İsrâîl kelimesinin mânasına gelince tefsirlerde yer alan yaygın açıklama, bunun İbrânîce’de ‘abdullah (Allah’ın kulu) anlamına geldiği şeklindedir.[3] Taberî tefsirinde ayrıca safvetullah (Allah’ın saf ve seçkini) mânasına da yer verilmektedir. İsmin etimolojisine de uygun düşen benzer bir açıklamaya göre, İsrâîl kelimesinin kökeni “Allah’ın gözünde şerefli, yüce, hayırlı olan” mânasında seriyyullah’tır.[4] İbrânîce’de “seriyy” kelimesine yakın mânaya sahip bir kelime, sarar kökünden gelen ve “üstünlük, galibiyet” mânası taşıyan “serarah”’dır.

İslâm kaynaklarında İsrâîl kelimesine verilen bir diğer mâna ise “gece yürüyen / yolculuk eden” (yesrî bi’l-leyl) şeklindedir. Hem Taberî hem de Sa‘lebî  tarafından işaret edilen açıklamaya göre, Yâkub’un bu adla anılmasının sebebi, ikiz kardeşinden (Esav/‘İys) kaçtığı sırada gündüz gizlenip gece yürümesinden dolayıdır.[5]
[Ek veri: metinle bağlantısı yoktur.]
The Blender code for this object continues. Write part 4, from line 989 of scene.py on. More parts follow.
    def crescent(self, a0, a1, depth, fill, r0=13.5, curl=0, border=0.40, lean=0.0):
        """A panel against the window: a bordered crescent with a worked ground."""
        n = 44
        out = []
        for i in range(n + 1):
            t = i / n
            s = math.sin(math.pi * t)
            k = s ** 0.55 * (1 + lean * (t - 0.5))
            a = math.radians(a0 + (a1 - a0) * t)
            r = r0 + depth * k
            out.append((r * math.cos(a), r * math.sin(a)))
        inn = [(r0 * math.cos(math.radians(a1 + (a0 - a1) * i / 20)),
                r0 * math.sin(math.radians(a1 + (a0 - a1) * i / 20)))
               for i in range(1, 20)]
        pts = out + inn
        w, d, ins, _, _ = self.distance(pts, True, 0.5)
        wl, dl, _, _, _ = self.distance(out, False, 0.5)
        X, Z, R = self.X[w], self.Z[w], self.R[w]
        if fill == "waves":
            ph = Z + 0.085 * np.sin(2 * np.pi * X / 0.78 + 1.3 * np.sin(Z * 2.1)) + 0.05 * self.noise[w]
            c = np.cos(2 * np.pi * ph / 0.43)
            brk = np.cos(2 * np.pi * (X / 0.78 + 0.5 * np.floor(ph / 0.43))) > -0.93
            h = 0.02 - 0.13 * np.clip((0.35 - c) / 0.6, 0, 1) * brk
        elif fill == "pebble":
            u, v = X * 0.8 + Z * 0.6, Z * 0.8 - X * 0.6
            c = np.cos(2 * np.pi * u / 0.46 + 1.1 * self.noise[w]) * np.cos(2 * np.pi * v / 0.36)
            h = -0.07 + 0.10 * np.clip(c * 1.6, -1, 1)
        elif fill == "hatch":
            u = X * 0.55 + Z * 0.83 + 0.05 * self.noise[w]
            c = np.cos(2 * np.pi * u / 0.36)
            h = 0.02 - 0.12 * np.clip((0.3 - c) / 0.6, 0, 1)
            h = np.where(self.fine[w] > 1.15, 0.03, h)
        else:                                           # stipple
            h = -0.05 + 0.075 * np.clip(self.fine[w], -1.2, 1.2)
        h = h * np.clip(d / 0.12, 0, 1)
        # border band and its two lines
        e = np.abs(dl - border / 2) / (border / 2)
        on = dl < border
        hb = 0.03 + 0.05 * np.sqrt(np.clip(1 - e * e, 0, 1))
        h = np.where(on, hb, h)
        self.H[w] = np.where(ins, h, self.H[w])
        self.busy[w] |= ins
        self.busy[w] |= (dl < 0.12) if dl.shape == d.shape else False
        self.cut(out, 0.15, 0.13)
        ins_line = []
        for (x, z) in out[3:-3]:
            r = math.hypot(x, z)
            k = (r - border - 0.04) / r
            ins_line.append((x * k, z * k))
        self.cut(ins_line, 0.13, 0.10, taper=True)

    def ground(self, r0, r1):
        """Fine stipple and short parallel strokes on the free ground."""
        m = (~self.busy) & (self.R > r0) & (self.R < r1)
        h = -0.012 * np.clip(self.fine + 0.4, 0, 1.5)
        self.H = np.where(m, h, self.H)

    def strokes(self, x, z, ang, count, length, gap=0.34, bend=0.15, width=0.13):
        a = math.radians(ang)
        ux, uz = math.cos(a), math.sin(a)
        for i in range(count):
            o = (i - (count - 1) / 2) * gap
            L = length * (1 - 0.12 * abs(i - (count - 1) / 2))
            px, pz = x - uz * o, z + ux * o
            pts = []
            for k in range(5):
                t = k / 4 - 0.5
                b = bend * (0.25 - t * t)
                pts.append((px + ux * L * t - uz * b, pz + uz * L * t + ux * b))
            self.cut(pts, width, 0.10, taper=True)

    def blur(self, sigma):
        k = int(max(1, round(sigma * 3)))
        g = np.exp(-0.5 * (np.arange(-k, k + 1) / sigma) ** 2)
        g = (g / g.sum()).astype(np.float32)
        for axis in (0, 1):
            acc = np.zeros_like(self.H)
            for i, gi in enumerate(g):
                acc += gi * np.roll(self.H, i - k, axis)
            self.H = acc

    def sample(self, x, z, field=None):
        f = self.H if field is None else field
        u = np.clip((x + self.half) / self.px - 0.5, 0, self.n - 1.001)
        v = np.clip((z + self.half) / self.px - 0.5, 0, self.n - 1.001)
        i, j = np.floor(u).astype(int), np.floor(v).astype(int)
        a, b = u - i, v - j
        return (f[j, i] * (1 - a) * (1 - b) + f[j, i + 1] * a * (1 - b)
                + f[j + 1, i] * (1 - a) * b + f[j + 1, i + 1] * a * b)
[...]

Buradan hareketle İsrâil kelimesi bir ırkın adıdır ve İslâmî literatürde kabul gören manaları yukarıdaki gibidir. Ayrıca Yakup (a.s)’ın bir peygamber olarak bu isim ile lakaplandırılması gayet uygun gözükmektedir. Yakup (a.s)’ın torunlarının da bu ad ile adlandırılmasında bir problem gözükmemektedir. Nitekim burada ki övgü onlara değil, Yakup (a.s)’a gelmektedir. Bununla beraber Arapça Benî İsrâîl (İsrâiloğulları), Hz. Muhammed (s.a.v) döneminde iyi bilinen bir adlandırma olmakla birlikte Güney Arabistan’daki kitâbelerde geçtiği tespit edilmiştir.[6]
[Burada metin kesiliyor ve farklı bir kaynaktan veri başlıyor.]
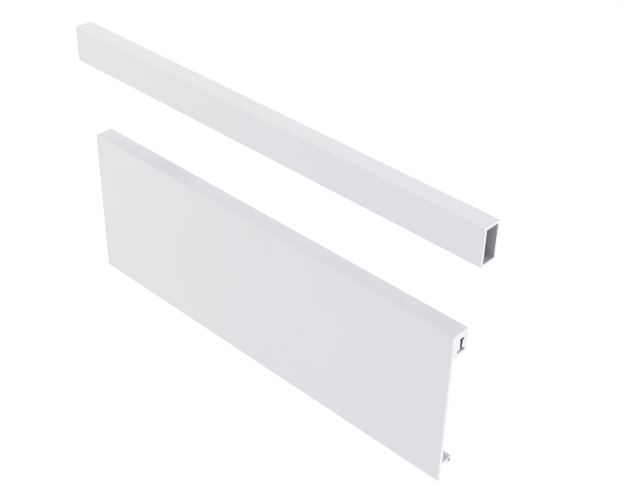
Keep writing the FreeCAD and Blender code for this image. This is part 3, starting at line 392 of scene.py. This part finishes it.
def soften_edges():
    """Rounds the edges of the moulded, pressed and cut pieces, each by its own width in mm."""
    widths = {
        "panel_plug_left": 0.25, "panel_plug_right": 0.25, "rail_cap_left": 0.35,
        "rail_wall_clip_left": 0.25, "rail_wall_clip_right": 0.25,
        "rail_hanger_left": 0.25, "rail_hanger_right": 0.25, "port_clip_left": 0.2, "port_clip_right": 0.2,
        "insulation_board": 0.4, "thermal_cutout": 0.4, "terminal_block": 0.4, "hanging_rod": 0.4,
        "end_insulators": 0.3, "element_bushes": 0.3, "cable_bush": 0.3, "earth_nut": 0.3,
    }
    for node, width in widths.items():
        stand_for(softened(node, width), node)


def islands(node):
    """The lowest and highest corner of every separate solid of a CAD node, in order along X and then Z."""
    mesh = welded(node)
    left = set(mesh.verts)
    boxes = []
    while left:
        reached = [left.pop()]
        for vertex in reached:
            for edge in vertex.link_edges:
                other = edge.other_vert(vertex)
                if other in left:
                    left.remove(other)
                    reached.append(other)
        low = Vector([min(vertex.co[axis] for vertex in reached) for axis in range(3)])
        high = Vector([max(vertex.co[axis] for vertex in reached) for axis in range(3)])
        boxes.append((low, high))
    mesh.free()
    return sorted(boxes, key=lambda corners: (round(corners[0].x, 4), round(corners[0].z, 4)))


def turned(profile):
    """A closed solid of revolution about Z, from (radius, height) points that start and end on the axis."""
    mesh = bmesh.new()
    turns = [2 * math.pi * step / SIDES for step in range(SIDES)]
    rings = []
    for radius, height in profile:
        if radius == 0:
            rings.append([mesh.verts.new((0, 0, height))] * SIDES)
        else:
            around = [(radius * math.cos(turn), radius * math.sin(turn), height) for turn in turns]
            rings.append([mesh.verts.new(corner) for corner in around])
    for lower, upper in zip(rings, rings[1:]):
        for step in range(SIDES):
            after = (step + 1) % SIDES
            corners = [lower[step], lower[after], upper[after], upper[step]]
            mesh.faces.new(list(dict.fromkeys(corners)))
    bmesh.ops.recalc_face_normals(mesh, faces=mesh.faces)
    return mesh


def dome(radius, low, high, steps=6):
    """Points of a low dome that ends on the axis: from (radius, low) up to (0, high)."""
    turns = [math.pi / 2 * step / steps for step in range(steps)]
    points = [(radius * math.cos(turn), low + (high - low) * math.sin(turn)) for turn in turns]
    return points + [(0, high)]


def blade(length, width, low, high):
    """A bar that narrows downwards, for one arm of a cross recess or for a slot."""
    narrowing = 0.7
    mesh = bmesh.new()
    rings = []
    for height, share in ((low, narrowing), (high, 1)):
        x, y = length / 2 * share, width / 2 * share
        outline = ((-x, -y), (x, -y), (x, y), (-x, y))
        rings.append([mesh.verts.new((*corner, height)) for corner in outline])
    lower, upper = rings
    mesh.faces.new(list(reversed(lower)))
    mesh.faces.new(upper)
    for step in range(4):
        after = (step + 1) % 4
        mesh.faces.new([lower[step], lower[after], upper[after], upper[step]])
    return as_object("blade", mesh)


def cut_away(piece, tools):
    """Takes the tools' solids out of a piece."""
    for tool in tools:
        cut = piece.modifiers.new("cut", "BOOLEAN")
        cut.operation = "DIFFERENCE"
        cut.solver = "EXACT"
        cut.object = tool
    bpy.context.view_layer.update()
    shaped = bpy.data.meshes.new_from_object(piece.evaluated_get(bpy.context.evaluated_depsgraph_get()))
    piece.modifiers.clear()
    old, piece.data = piece.data, shaped
    bpy.data.meshes.remove(old)
    for tool in tools:
        bpy.data.objects.remove(tool)
    return piece


# In the outlines below, a factor without a name is a share of a radius or a height.


def screw(head, length, shank, tall, reach, arms):
    """A screw up along Z from 0. Its head is tall high, and each arm of the recess is reach long."""
    seat = length - tall
    profile = [
        (0, 0),
        (shank * 0.8, 0),
        (shank, shank * 0.2),
        (shank, seat),
        (head * 0.95, seat),
        (head, seat + tall * 0.12),
        (head, seat + tall * 0.45),
        *dome(head * 0.94, seat + tall * 0.55, length),
    ]
    recesses = [blade(reach, head * 0.28, length - tall * 0.6, length + tall) for _ in range(arms)]
    for step, recess in enumerate(recesses):
        recess.rotation_euler.z = step * math.pi / 2
    return cut_away(as_object("screw", turned(profile)), recesses)


def pan_head(head, length, shank, tall):
    """A pan-head screw with a cross recess."""
    return screw(head, length, shank, tall, reach=head * 1.2, arms=2)


def slotted_screw(head, length):
    """A terminal screw: nearly all head, with a slot right across it."""
    return screw(head, length, shank=head * 0.9, tall=length * 0.9, reach=head * 3, arms=1)


def blind_rivet(head, length, shank, tail, tail_tall, tall):
    """A set blind rivet up along Z from 0: folded tail, shank, and a low head with the mandrel's stub."""
    seat = length - tall
    hole = shank * 0.55
    crown = dome(head * 0.97, seat + tall * 0.3, length)
    profile = [
        (0, 0),
        (tail * 0.55, 0),
        (tail * 0.93, tail_tall * 0.25),
        (tail, tail_tall * 0.6),
        (shank, tail_tall),
        (shank, seat),
        (head * 0.97, seat),
        (head, seat + tall * 0.2),
        *[(radius, height) for radius, height in crown if radius > hole],
        (hole, length - tall * 0.15),
        (hole * 0.9, length - tall * 0.7),
        (0, length - tall * 0.6),
    ]
    return as_object("rivet", turned(profile))


def threaded_stud(radius, length, pitch):
    """A threaded stud up along Z from 0, its thread drawn as rings, with chamfered ends."""
    root = radius * 0.84
    turns = int(length / pitch) - 1
    profile = [(0, 0), (root, 0)]
    for turn in range(turns):
        profile += [(root, (turn + 0.6) * pitch), (radius, (turn + 1.1) * pitch)]
    profile += [(root, (turns + 0.6) * pitch), (root, length), (0, length)]
    return as_object("stud", turned(profile))


def push_button(cap, length, stem, tall):
    """A push button up along Z, from the slightly hollow face of its cap at 0 to the end of its stem."""
    turns = (0.3, 0.7, 1.1, 1.5)  # of the rounded rim, in radians
    profile = [
        (0, cap * 0.06),
        (cap * 0.35, cap * 0.04),
        (cap * 0.62, 0),
        *[(cap * (0.7 + 0.3 * math.sin(turn)), cap * 0.3 * (1 - math.cos(turn))) for turn in turns],
        (cap, tall * 0.9),
        (cap * 0.97, tall),
        (stem, tall),
        (stem, length - stem * 0.15),
        (stem * 0.85, length),
        (0, length),
    ]
    return as_object("button", turned(profile))


def remade(node, facing, make, **sizes):
    """Every solid of a CAD node made anew.

    Facing turns Z along the solids. Make takes a solid's largest radius, its length and the sizes, in metres.
    Here the sizes are in mm.
    """
    sizes = {name: size * MM for name, size in sizes.items()}
    along = facing.to_3x3() @ Vector((0, 0, 1))
    joined = bmesh.new()
    for low, high in islands(node):
        across, middle = high - low, (low + high) / 2
        length = abs(across.dot(along))
        piece = make(across.x / 2, length, **sizes)
        start = Matrix.Translation(middle - along * length / 2)
        piece.data.transform(start @ facing @ Matrix.Rotation(chance.uniform(0, math.pi), 4, "Z"))
        joined.from_mesh(piece.data)
        bpy.data.objects.remove(piece)
    shown = as_object(f"{node}_shown", joined)
    shown.data.polygons.foreach_set("use_smooth", [True] * len(shown.data.polygons))
    shown.data.set_sharp_from_angle(angle=CREASE)
    return shown


def make_fasteners():
    """Screws with recesses, rivets, the stud and the button, in the places of their plain CAD solids."""
    rivet = {"shank": 1.6, "tail": 2.4, "tail_tall": 1.5, "tall": 0.9}
    makers = {
        "chassis_screws": (TO_ROOM, pan_head, {"shank": 1.5, "tall": 1.6}),
        "cover_screws": (TO_ROOM, pan_head, {"shank": 1.3, "tall": 1.4}),
        "block_screws": (TO_ROOM, slotted_screw, {}),
        "hook_rivets": (TO_WALL, blind_rivet, rivet),
        "rail_rivets": (TO_WALL, blind_rivet, rivet),
        "earth_stud": (TO_ROOM, threaded_stud, {"pitch": 0.7}),
        "reset_button": (UPRIGHT, push_button, {"stem": 2.5, "tall": 2.2}),
    }
    for node, (facing, make, sizes) in makers.items():
        stand_for(remade(node, facing, make, **sizes), node)


# --------------------------------------------------------------------------------------------- studio

FLOOR_SIDE = 60
FLOOR_DROP = 2.2
FLOOR_GLOW = 0.23
CAMERA_AT = (0.5677, -0.5666, 0.590)
CAMERA_AZIMUTH = 43.11
CAMERA_ELEVATION = 34.63
CAMERA_ROLL = 1.33
CAMERA_LENS = 68.7
CAMERA_SENSOR = 36
CAMERA_REACH = 200


def make_floor():
    """A wide pale floor, far below the wall-hung heater, light enough to fade out."""
    bpy.ops.mesh.primitive_plane_add(size=FLOOR_SIDE, location=(0, 0, cad_box[0].z - FLOOR_DROP))
    floor = bpy.context.object
    floor.name = "floor"
    pale = Shader("pale_floor", (0.8, 0.8, 0.8), 1.0, specular=0.0)
    pale.main.inputs["Emission Color"].default_value = (1, 1, 1, 1)
    pale.main.inputs["Emission Strength"].default_value = FLOOR_GLOW
    floor.data.materials.append(pale.material)


def area_light(name, at, aim, size, power, color=(1, 1, 1)):
    """A square lamp at one place, aimed at another: its side is size metres and its power is in watts."""
    lamp = bpy.data.lights.new(name, "AREA")
    lamp.shape = "SQUARE"
    lamp.size = size
    lamp.energy = power
    lamp.color = color
    holder = bpy.data.objects.new(name, lamp)
    holder.location = at
    holder.rotation_euler = (Vector(aim) - Vector(at)).to_track_quat("-Z", "Y").to_euler()
    bpy.context.scene.collection.objects.link(holder)


def make_light():
    """Soft even light: a white sky, and weak lamps above, at the right and at the left in front."""
    world = bpy.data.worlds.new("studio")
    bpy.context.scene.world = world
    world.use_nodes = True
    sky = world.node_tree.nodes["Background"]
    sky.inputs["Color"].default_value = (1, 1, 1, 1)
    sky.inputs["Strength"].default_value = 1.0
    area_light("overhead", (-0.6, 0.1, 1.3), (-0.1, 0, 0.1), 0.5, 2.8, (1.0, 0.98, 0.78))
    area_light("right_side", (3.0, 0.2, 0.25), (0, 0, 0), 2.0, 30)
    area_light("left_front", (-0.85, -0.65, 0.12), (-0.15, 0, 0.03), 0.4, 1.3, (1.0, 0.98, 0.62))
    view = bpy.context.scene.view_settings
    view.view_transform = "Standard"
    view.look = "None"


def make_camera():
    """The camera looks down on the heater from the right, rolled slightly."""
    turn = (
        Matrix.Rotation(math.radians(CAMERA_AZIMUTH), 4, "Z")
        @ Matrix.Rotation(math.radians(90 - CAMERA_ELEVATION), 4, "X")
        @ Matrix.Rotation(math.radians(CAMERA_ROLL), 4, "Z")
    )
    lens = bpy.data.cameras.new("camera")
    lens.lens = CAMERA_LENS
    lens.sensor_width = CAMERA_SENSOR
    lens.clip_end = CAMERA_REACH
    camera = bpy.data.objects.new("camera", lens)
    camera.matrix_world = Matrix.Translation(CAMERA_AT) @ turn
    bpy.context.scene.collection.objects.link(camera)
    bpy.context.scene.camera = camera


dress_nodes()
soften_edges()
make_fasteners()
make_floor()
make_light()
make_camera()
[1] Âl-i İmrân 3/93; Meryem 19/58

[2] Ömer Faruk Harman, TDV, İsrâil mad., İstanbul 2001, c.23, s. 193-195

[3] Taberî, Câmiu’l-beyân, I, 593; Zemahşerî, el-Keşşâf, I, 257-58; Fahreddin er-Râzî, Mefâtîhu’l-gayb, III, 31; İbn Kesîr, Tefsîr, I, 374 (el-Bakara 2/40).

[4] Firestone, “Ya‘kūb”, s. 254. Ayrıca bk. Zebîdî, Tâcü’l-arûs, “srv” (سرو (md

[5] Taberî, Târîh, I, 320; Sa‘lebî, Kasasü’l-enbiyâ’, s. 101

[6] Bk. Jeffery, The Foreign Vocabulary of the Quran, s. 61.